Most FL Studio vocal problems come down to a handful of repeat offenders:

  • Using the built-in laptop driver instead of ASIO. Without ASIO you get high latency and an audible delay while monitoring, which makes performing in time almost impossible.
  • Doubling your monitoring. If you use direct hardware monitoring on the interface, do not also enable input monitoring on the FL track, or you will hear a slap-back echo of yourself.
  • Recording too hot. Pushing the interface gain until the meter kisses 0 dB leaves no headroom and risks clipping on louder phrases. Aim lower and turn up later.
  • Forgetting phantom power. A condenser mic stays silent without 48V engaged at the interface.
  • Open-back headphones while tracking. The backing track bleeds into the mic and bakes itself into your vocal. Use closed-back headphones.

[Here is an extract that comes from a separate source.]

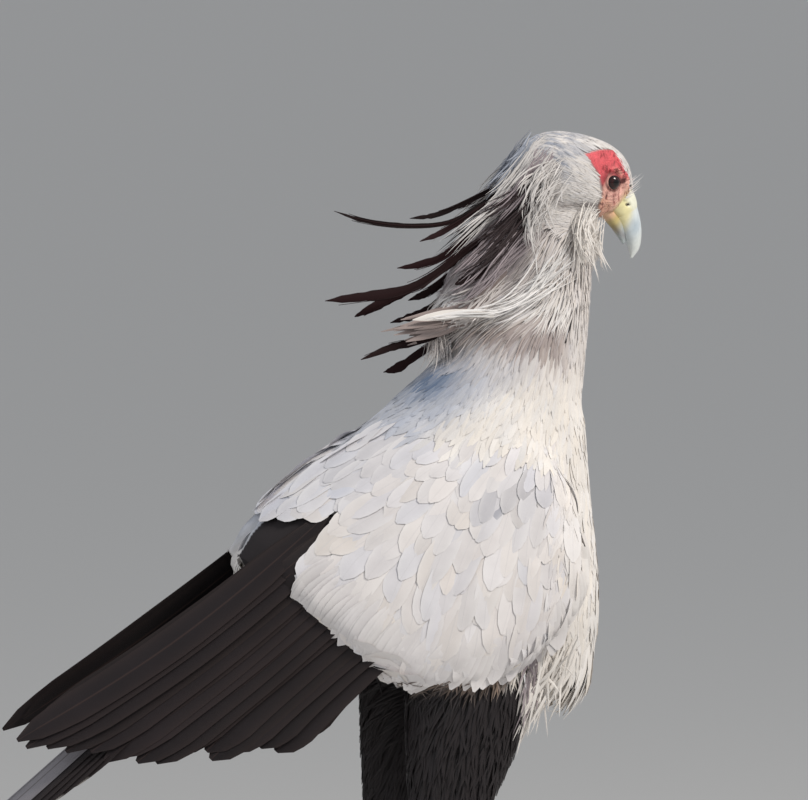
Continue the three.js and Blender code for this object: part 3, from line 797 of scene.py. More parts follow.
def vaneGroup():  # shaft and barbs of a feather, drawn on its own vane map
    tree, given, result = nodeGroup("vane detail", "ShaderNodeTree",
                                    {"Vane": ("Vector", (0, 0, 0)), "Barb Count": ("Float", 34.0),
                                     "Shaft Width": ("Float", 0.05), "Barb Slant": ("Float", 0.5)},
                                    {label: ("Float",) for label in ("Height", "Shaft", "Barb", "Edge")})
    split = addNode(tree, "ShaderNodeSeparateXYZ", {0: given.outputs["Vane"]})
    wobble = addNode(tree, "ShaderNodeTexNoise", {"Vector": given.outputs["Vane"], "Scale": 9})
    off = mathNode(tree, "ABSOLUTE", minus(tree, split.outputs["X"], 0.5))
    slanted = minus(tree, split.outputs["Y"], times(tree, off, given.outputs["Barb Slant"]))
    turns = times(tree, slanted, times(tree, given.outputs["Barb Count"], 6.2832))
    wave = mathNode(tree, "SINE", plus(tree, turns, times(tree, wobble.outputs["Fac"], 5.0)))
    barb = plus(tree, times(tree, wave, 0.5), 0.5)
    shaft = minus(tree, 1.0, mathNode(tree, "DIVIDE", off, given.outputs["Shaft Width"]), True)
    edge = mathNode(tree, "POWER", times(tree, off, 2.0), 3.0)
    height = plus(tree, times(tree, barb, 0.35), shaft)
    joinInputs(tree, result, {"Height": height, "Shaft": shaft, "Barb": barb, "Edge": edge})
    return tree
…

Frequently asked questions

Why can’t FL Studio hear my microphone?

Usually the audio device or input routing is wrong. Confirm your interface’s ASIO driver is selected in Audio Settings, then set the correct hardware input on your vocal mixer track in the F9 mixer.

How do I record vocals with low latency in FL Studio?

Use the ASIO driver and a low buffer length, and prefer your interface’s direct hardware monitoring while tracking. Software monitoring through FL adds latency tied to the buffer size.

Where do recorded vocals go in FL Studio?

When you record audio into the playlist, the clip appears on a playlist track linked to the armed mixer track. The original WAV is saved in your project’s recorded audio folder.

Can I record vocals in FL Studio with a USB microphone?

Yes. Select the USB mic as your device in Audio Settings (FL Studio ASIO or ASIO4ALL usually works), then route its input to a mixer track exactly as you would with an interface. The trade-off is that most USB mics offer no direct hardware monitoring, so you rely on a low software buffer for monitoring.

How many vocal takes should I record?

There is no fixed number, but three to five full passes plus a few extra runs on the trickiest lines usually gives you enough material to comp a strong, consistent vocal without over-recording yourself into fatigue.